• **TASK GOAL**
Reproduce the listing that follows with no differences at all.

══ INFORMATION SHOWN

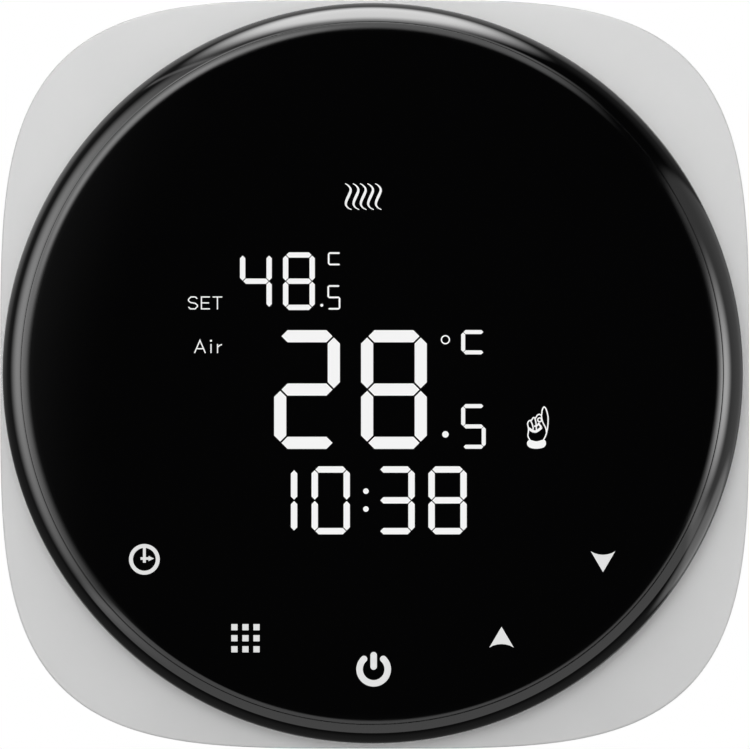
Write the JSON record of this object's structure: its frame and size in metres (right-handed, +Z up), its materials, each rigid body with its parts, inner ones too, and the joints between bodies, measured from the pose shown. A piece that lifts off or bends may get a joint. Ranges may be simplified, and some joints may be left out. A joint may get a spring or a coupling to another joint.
{
  "type": "wall thermostat",
  "caption": "Round black glass touch thermostat on a white rounded-square trim plate, snapped to a steel wall plate, with a rear box for the wall and a screw terminal block.",
  "frame": {"origin": "middle of the pattern of wall screws, on the wall's surface (the back of the mounting plate)", "axes": "+Z up, +Y into the wall, so the glass face looks along -Y, and +X to the right as the user sees it"},
  "size_m": [0.101, 0.044, 0.101],
  "materials": {
    "face_glass": "glossy cover glass, printed black on its back",
    "rim_black": "high-gloss black ABS",
    "trim_white": "fine satin white ABS",
    "housing_white": "matt white flame-retardant PC/ABS",
    "foam_black": "black double-sided foam tape",
    "lcd_dark": "negative LCD glass with white lit segments",
    "diffuser_white": "milky acrylic light guide",
    "contact_rubber": "silicone contact strip",
    "board_green": "glass-fibre board with green solder mask",
    "spring_steel": "nickel-plated spring wire",
    "chip_black": "moulded epoxy with tinned leads",
    "black_plastic": "black nylon",
    "cell_steel": "stainless cell can",
    "gold_pins": "plated square pins in a black strip",
    "relay_blue": "blue relay cover",
    "copper_winding": "enamelled copper wire",
    "yoke_steel": "plated soft iron",
    "contact_brass": "bronze contact leaf",
    "ferrite": "grey ferrite",
    "winding_tape": "yellow polyester tape over the windings",
    "can_sleeve": "dark PVC sleeve on an aluminium can",
    "film_box": "yellow boxed film capacitor",
    "fuse_ceramic": "ceramic fuse body with nickel caps",
    "varistor_blue": "blue epoxy coat",
    "terminal_green": "green polyamide",
    "clamp_brass": "tinned brass cage",
    "zinc_steel": "bright zinc-plated steel"
  },
  "bodies": {
    "wall_plate": {"mounting_plate": "zinc_steel", "wall_screw_left": "zinc_steel", "wall_screw_right": "zinc_steel"},
    "thermostat": {"touch_glass": "face_glass", "glass_adhesive": "foam_black", "front_bezel": "rim_black", "lcd_panel": "lcd_dark", "lcd_backlight": "diffuser_white", "lcd_frame": "housing_white", "zebra_strip": "contact_rubber", "display_board": "board_green", "touch_spring_clock": "spring_steel", "touch_spring_menu": "spring_steel", "touch_spring_power": "spring_steel", "touch_spring_up": "spring_steel", "touch_spring_down": "spring_steel", "controller_chip": "chip_black", "touch_chip": "chip_black", "buzzer": "black_plastic", "coin_cell_holder": "black_plastic", "coin_cell": "cell_steel", "air_sensor": "black_plastic", "board_header": "gold_pins", "board_socket": "black_plastic", "trim_plate": "trim_white", "rear_housing": "housing_white", "power_board": "board_green", "relay_base": "black_plastic", "relay_case": "relay_blue", "relay_coil": "copper_winding", "relay_yoke": "yoke_steel", "relay_contact": "contact_brass", "transformer_core": "ferrite", "transformer_winding": "winding_tape", "filter_capacitor": "can_sleeve", "suppression_capacitor": "film_box", "fuse": "fuse_ceramic", "varistor": "varistor_blue", "terminal_block": "terminal_green", "housing_screw_1": "zinc_steel", "housing_screw_2": "zinc_steel", "housing_screw_3": "zinc_steel", "housing_screw_4": "zinc_steel"},
    "armature": {"relay_armature": "yoke_steel"},
    "clamp_1": {"terminal_clamp_1": "clamp_brass"},
    "screw_1": {"terminal_screw_1": "zinc_steel"},
    "clamp_2": {"terminal_clamp_2": "clamp_brass"},
    "screw_2": {"terminal_screw_2": "zinc_steel"},
    "clamp_3": {"terminal_clamp_3": "clamp_brass"},
    "screw_3": {"terminal_screw_3": "zinc_steel"},
    "clamp_4": {"terminal_clamp_4": "clamp_brass"},
    "screw_4": {"terminal_screw_4": "zinc_steel"},
    "clamp_5": {"terminal_clamp_5": "clamp_brass"},
    "screw_5": {"terminal_screw_5": "zinc_steel"},
    "clamp_6": {"terminal_clamp_6": "clamp_brass"},
    "screw_6": {"terminal_screw_6": "zinc_steel"}
  },
  "joints": [
    {"name": "body_release", "type": "slide", "parent": "wall_plate", "child": "thermostat", "axis": [0, -1, 0], "range_m": [0, 0.045]},
    {"name": "relay_armature_rock", "type": "hinge", "parent": "thermostat", "child": "armature", "pos_m": [-0.0023, 0.0225, 0.0123], "axis": [0, 0, 1], "range_deg": [0, 4], "stiffness_Nm_per_rad": 0.02},
    {"name": "terminal_screw_1_turn", "type": "hinge", "parent": "thermostat", "child": "screw_1", "pos_m": [-0.0127, 0.0245, -0.01885], "axis": [0, -1, 0], "range_deg": [0, 1800]},
    {"name": "terminal_clamp_1_lift", "type": "slide", "parent": "thermostat", "child": "clamp_1", "axis": [0, 1, 0], "range_m": [0, 0.0025]},
    {"name": "terminal_screw_2_turn", "type": "hinge", "parent": "thermostat", "child": "screw_2", "pos_m": [-0.00762, 0.0245, -0.01885], "axis": [0, -1, 0], "range_deg": [0, 1800]},
    {"name": "terminal_clamp_2_lift", "type": "slide", "parent": "thermostat", "child": "clamp_2", "axis": [0, 1, 0], "range_m": [0, 0.0025]},
    {"name": "terminal_screw_3_turn", "type": "hinge", "parent": "thermostat", "child": "screw_3", "pos_m": [-0.00254, 0.0245, -0.01885], "axis": [0, -1, 0], "range_deg": [0, 1800]},
    {"name": "terminal_clamp_3_lift", "type": "slide", "parent": "thermostat", "child": "clamp_3", "axis": [0, 1, 0], "range_m": [0, 0.0025]},
    {"name": "terminal_screw_4_turn", "type": "hinge", "parent": "thermostat", "child": "screw_4", "pos_m": [0.00254, 0.0245, -0.01885], "axis": [0, -1, 0], "range_deg": [0, 1800]},
    {"name": "terminal_clamp_4_lift", "type": "slide", "parent": "thermostat", "child": "clamp_4", "axis": [0, 1, 0], "range_m": [0, 0.0025]},
    {"name": "terminal_screw_5_turn", "type": "hinge", "parent": "thermostat", "child": "screw_5", "pos_m": [0.00762, 0.0245, -0.01885], "axis": [0, -1, 0], "range_deg": [0, 1800]},
    {"name": "terminal_clamp_5_lift", "type": "slide", "parent": "thermostat", "child": "clamp_5", "axis": [0, 1, 0], "range_m": [0, 0.0025]},
    {"name": "terminal_screw_6_turn", "type": "hinge", "parent": "thermostat", "child": "screw_6", "pos_m": [0.0127, 0.0245, -0.01885], "axis": [0, -1, 0], "range_deg": [0, 1800]},
    {"name": "terminal_clamp_6_lift", "type": "slide", "parent": "thermostat", "child": "clamp_6", "axis": [0, 1, 0], "range_m": [0, 0.0025]}
  ],
  "couplings": [
    {"joint": "terminal_screw_1_turn", "follows": "terminal_clamp_1_lift", "rad_per_m": 12566},
    {"joint": "terminal_screw_2_turn", "follows": "terminal_clamp_2_lift", "rad_per_m": 12566},
    {"joint": "terminal_screw_3_turn", "follows": "terminal_clamp_3_lift", "rad_per_m": 12566},
    {"joint": "terminal_screw_4_turn", "follows": "terminal_clamp_4_lift", "rad_per_m": 12566},
    {"joint": "terminal_screw_5_turn", "follows": "terminal_clamp_5_lift", "rad_per_m": 12566},
    {"joint": "terminal_screw_6_turn", "follows": "terminal_clamp_6_lift", "rad_per_m": 12566}
  ]
}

════

• **WRITTEN REPLY**
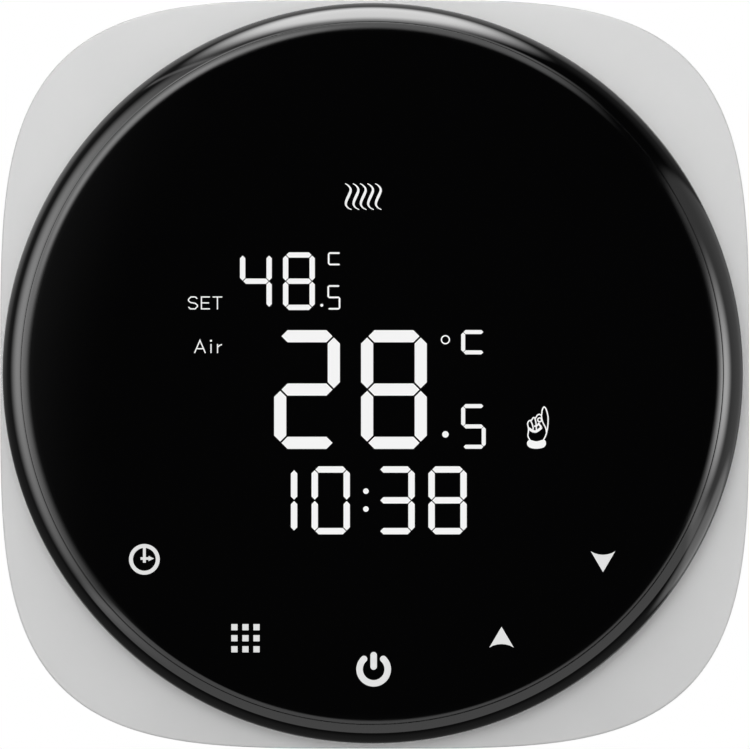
Write the JSON record of this object's structure: its frame and size in metres (right-handed, +Z up), its materials, each rigid body with its parts, inner ones too, and the joints between bodies, measured from the pose shown. A piece that lifts off or bends may get a joint. Ranges may be simplified, and some joints may be left out. A joint may get a spring or a coupling to another joint.
{
  "type": "wall thermostat",
  "caption": "Round black glass touch thermostat on a white rounded-square trim plate, snapped to a steel wall plate, with a rear box for the wall and a screw terminal block.",
  "frame": {"origin": "middle of the pattern of wall screws, on the wall's surface (the back of the mounting plate)", "axes": "+Z up, +Y into the wall, so the glass face looks along -Y, and +X to the right as the user sees it"},
  "size_m": [0.101, 0.044, 0.101],
  "materials": {
    "face_glass": "glossy cover glass, printed black on its back",
    "rim_black": "high-gloss black ABS",
    "trim_white": "fine satin white ABS",
    "housing_white": "matt white flame-retardant PC/ABS",
    "foam_black": "black double-sided foam tape",
    "lcd_dark": "negative LCD glass with white lit segments",
    "diffuser_white": "milky acrylic light guide",
    "contact_rubber": "silicone contact strip",
    "board_green": "glass-fibre board with green solder mask",
    "spring_steel": "nickel-plated spring wire",
    "chip_black": "moulded epoxy with tinned leads",
    "black_plastic": "black nylon",
    "cell_steel": "stainless cell can",
    "gold_pins": "plated square pins in a black strip",
    "relay_blue": "blue relay cover",
    "copper_winding": "enamelled copper wire",
    "yoke_steel": "plated soft iron",
    "contact_brass": "bronze contact leaf",
    "ferrite": "grey ferrite",
    "winding_tape": "yellow polyester tape over the windings",
    "can_sleeve": "dark PVC sleeve on an aluminium can",
    "film_box": "yellow boxed film capacitor",
    "fuse_ceramic": "ceramic fuse body with nickel caps",
    "varistor_blue": "blue epoxy coat",
    "terminal_green": "green polyamide",
    "clamp_brass": "tinned brass cage",
    "zinc_steel": "bright zinc-plated steel"
  },
  "bodies": {
    "wall_plate": {"mounting_plate": "zinc_steel", "wall_screw_left": "zinc_steel", "wall_screw_right": "zinc_steel"},
    "thermostat": {"touch_glass": "face_glass", "glass_adhesive": "foam_black", "front_bezel": "rim_black", "lcd_panel": "lcd_dark", "lcd_backlight": "diffuser_white", "lcd_frame": "housing_white", "zebra_strip": "contact_rubber", "display_board": "board_green", "touch_spring_clock": "spring_steel", "touch_spring_menu": "spring_steel", "touch_spring_power": "spring_steel", "touch_spring_up": "spring_steel", "touch_spring_down": "spring_steel", "controller_chip": "chip_black", "touch_chip": "chip_black", "buzzer": "black_plastic", "coin_cell_holder": "black_plastic", "coin_cell": "cell_steel", "air_sensor": "black_plastic", "board_header": "gold_pins", "board_socket": "black_plastic", "trim_plate": "trim_white", "rear_housing": "housing_white", "power_board": "board_green", "relay_base": "black_plastic", "relay_case": "relay_blue", "relay_coil": "copper_winding", "relay_yoke": "yoke_steel", "relay_contact": "contact_brass", "transformer_core": "ferrite", "transformer_winding": "winding_tape", "filter_capacitor": "can_sleeve", "suppression_capacitor": "film_box", "fuse": "fuse_ceramic", "varistor": "varistor_blue", "terminal_block": "terminal_green", "housing_screw_1": "zinc_steel", "housing_screw_2": "zinc_steel", "housing_screw_3": "zinc_steel", "housing_screw_4": "zinc_steel"},
    "armature": {"relay_armature": "yoke_steel"},
    "clamp_1": {"terminal_clamp_1": "clamp_brass"},
    "screw_1": {"terminal_screw_1": "zinc_steel"},
    "clamp_2": {"terminal_clamp_2": "clamp_brass"},
    "screw_2": {"terminal_screw_2": "zinc_steel"},
    "clamp_3": {"terminal_clamp_3": "clamp_brass"},
    "screw_3": {"terminal_screw_3": "zinc_steel"},
    "clamp_4": {"terminal_clamp_4": "clamp_brass"},
    "screw_4": {"terminal_screw_4": "zinc_steel"},
    "clamp_5": {"terminal_clamp_5": "clamp_brass"},
    "screw_5": {"terminal_screw_5": "zinc_steel"},
    "clamp_6": {"terminal_clamp_6": "clamp_brass"},
    "screw_6": {"terminal_screw_6": "zinc_steel"}
  },
  "joints": [
    {"name": "body_release", "type": "slide", "parent": "wall_plate", "child": "thermostat", "axis": [0, -1, 0], "range_m": [0, 0.045]},
    {"name": "relay_armature_rock", "type": "hinge", "parent": "thermostat", "child": "armature", "pos_m": [-0.0023, 0.0225, 0.0123], "axis": [0, 0, 1], "range_deg": [0, 4], "stiffness_Nm_per_rad": 0.02},
    {"name": "terminal_screw_1_turn", "type": "hinge", "parent": "thermostat", "child": "screw_1", "pos_m": [-0.0127, 0.0245, -0.01885], "axis": [0, -1, 0], "range_deg": [0, 1800]},
    {"name": "terminal_clamp_1_lift", "type": "slide", "parent": "thermostat", "child": "clamp_1", "axis": [0, 1, 0], "range_m": [0, 0.0025]},
    {"name": "terminal_screw_2_turn", "type": "hinge", "parent": "thermostat", "child": "screw_2", "pos_m": [-0.00762, 0.0245, -0.01885], "axis": [0, -1, 0], "range_deg": [0, 1800]},
    {"name": "terminal_clamp_2_lift", "type": "slide", "parent": "thermostat", "child": "clamp_2", "axis": [0, 1, 0], "range_m": [0, 0.0025]},
    {"name": "terminal_screw_3_turn", "type": "hinge", "parent": "thermostat", "child": "screw_3", "pos_m": [-0.00254, 0.0245, -0.01885], "axis": [0, -1, 0], "range_deg": [0, 1800]},
    {"name": "terminal_clamp_3_lift", "type": "slide", "parent": "thermostat", "child": "clamp_3", "axis": [0, 1, 0], "range_m": [0, 0.0025]},
    {"name": "terminal_screw_4_turn", "type": "hinge", "parent": "thermostat", "child": "screw_4", "pos_m": [0.00254, 0.0245, -0.01885], "axis": [0, -1, 0], "range_deg": [0, 1800]},
    {"name": "terminal_clamp_4_lift", "type": "slide", "parent": "thermostat", "child": "clamp_4", "axis": [0, 1, 0], "range_m": [0, 0.0025]},
    {"name": "terminal_screw_5_turn", "type": "hinge", "parent": "thermostat", "child": "screw_5", "pos_m": [0.00762, 0.0245, -0.01885], "axis": [0, -1, 0], "range_deg": [0, 1800]},
    {"name": "terminal_clamp_5_lift", "type": "slide", "parent": "thermostat", "child": "clamp_5", "axis": [0, 1, 0], "range_m": [0, 0.0025]},
    {"name": "terminal_screw_6_turn", "type": "hinge", "parent": "thermostat", "child": "screw_6", "pos_m": [0.0127, 0.0245, -0.01885], "axis": [0, -1, 0], "range_deg": [0, 1800]},
    {"name": "terminal_clamp_6_lift", "type": "slide", "parent": "thermostat", "child": "clamp_6", "axis": [0, 1, 0], "range_m": [0, 0.0025]}
  ],
  "couplings": [
    {"joint": "terminal_screw_1_turn", "follows": "terminal_clamp_1_lift", "rad_per_m": 12566},
    {"joint": "terminal_screw_2_turn", "follows": "terminal_clamp_2_lift", "rad_per_m": 12566},
    {"joint": "terminal_screw_3_turn", "follows": "terminal_clamp_3_lift", "rad_per_m": 12566},
    {"joint": "terminal_screw_4_turn", "follows": "terminal_clamp_4_lift", "rad_per_m": 12566},
    {"joint": "terminal_screw_5_turn", "follows": "terminal_clamp_5_lift", "rad_per_m": 12566},
    {"joint": "terminal_screw_6_turn", "follows": "terminal_clamp_6_lift", "rad_per_m": 12566}
  ]
}